Hard Access Versus Easy Access Businesses
“For easy things, that may be got at will, / Most sorts of men do set but little store.” – Edmund Spenser (Amoretti, 1595)
In a recent issue of Inc. magazine, business expert Norm Brodsky says “given a choice, I’d always go for a hard-access business over an easy-access one,” because “in an easy-access business, the product or service you’re selling will eventually become a commodity, if it isn’t one already. Not that there’s anything wrong with commodities. You’re just severely restricted in what you can charge for them, so you’re forced to operate with much thinner gross margins than those you’d enjoy in a business that is more difficult for competitors to enter.”
An excellent point. So what is best for the person who wants his own part-time, retirement, or second-income business?
I favor staying with a business that’s on the hard-access side of the easy-access range.
Let me explain. A hard-access business would be, for example, starting your own airline. Although you can make a lot of money running a private airline, you risk a lot when you commit yourself to buying and maintaining planes and pilots. I have two friends who went into this business. One had jets that transported human organs. The other had a transport plane that carried spare parts. Both of them were attracted by the prestige of being able to say “my airline” and the financial prospects — seven figures, when successful.
The organ mover got out of his business while the getting was good. The parts transporter is still in it, but struggling mightily to stay afloat.
I wouldn’t want to be in their shoes. And I wouldn’t want to see you in them either. So, for the purpose of contemplating your escape/second-income/retirement business, let’s forget about airlines, car manufacturing, and moviemaking and look at the other end of the range.
Six easy-access businesses about which I happen to have some knowledge are:
* real estate
* consulting
* resume writing
* copywriting
* graphic art
* publishing
Each of these businesses can offer you a very lucrative income, and none demands an initial investment of more than, say, $10,000.
Take consulting as an example. Let’s say that you are a marketer in your industry right now, working as an executive for a private company. And let’s say further that you’d like to transition one day from a full-time salaried position to working part-time on a freelance basis.
How would you do it? And how, exactly, should you position yourself?
To set up a consulting business for yourself, you need to do at least the following three things:
1. Identify a common opportunity or problem in your industry that business owners would pay to take advantage of or fix.
2. Contact a bunch of business owners and convince them that you can do that work.
3. Persuade them that the smartest way to hire you is on a freelance basis.
If you have a lot of experience in taking advantage of opportunities or solving problems, and a Rolodex full of good industry contacts, becoming a well-paid industry consultant wouldn’t cost you very much at all. You can make the process even easier and cheaper by taking advantage of the Internet — contacting the market repeatedly through e-mails.
Becoming a consultant is relatively easy.

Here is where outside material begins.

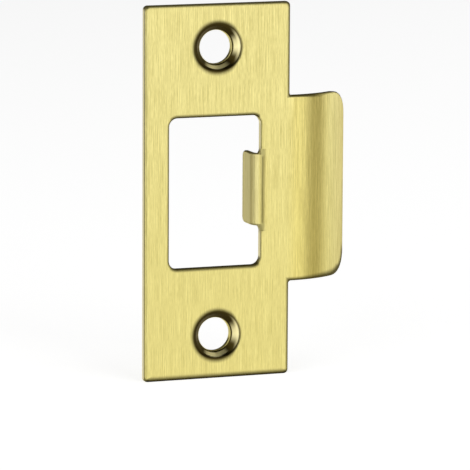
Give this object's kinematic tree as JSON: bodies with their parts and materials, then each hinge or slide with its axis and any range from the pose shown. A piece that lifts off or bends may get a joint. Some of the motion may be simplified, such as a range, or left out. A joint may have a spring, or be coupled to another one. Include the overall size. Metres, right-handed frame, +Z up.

But being greatly in demand and making a lot of money — that’s a tougher task. To be a wildly successful consultant, you need to position yourself at the upper end of the low-barrier range of knowledge.
If, to go back to our example, you position yourself as a marketing generalist, you are going to have to compete with a lot of other marketing generalists out there — and that means you’ll always be struggling against new competitors who are willing to charge much less than you are charging in order to get a foot in the door.
The way to get out of that miasma — and assure yourself of a high income and steady demand — is to develop a specialty that is not so common. You might, for example, decide to become an expert in placing ads on cable television or in secondary newspapers.
By specializing, you reduce the number of people that you are going to compete against and you put yourself on a path to having specialized knowledge (and access) that clients will pay dearly for.
But becoming a specialist takes time and may cost more money. In other words, specialized consulting is the hard-access end of an easy-access business.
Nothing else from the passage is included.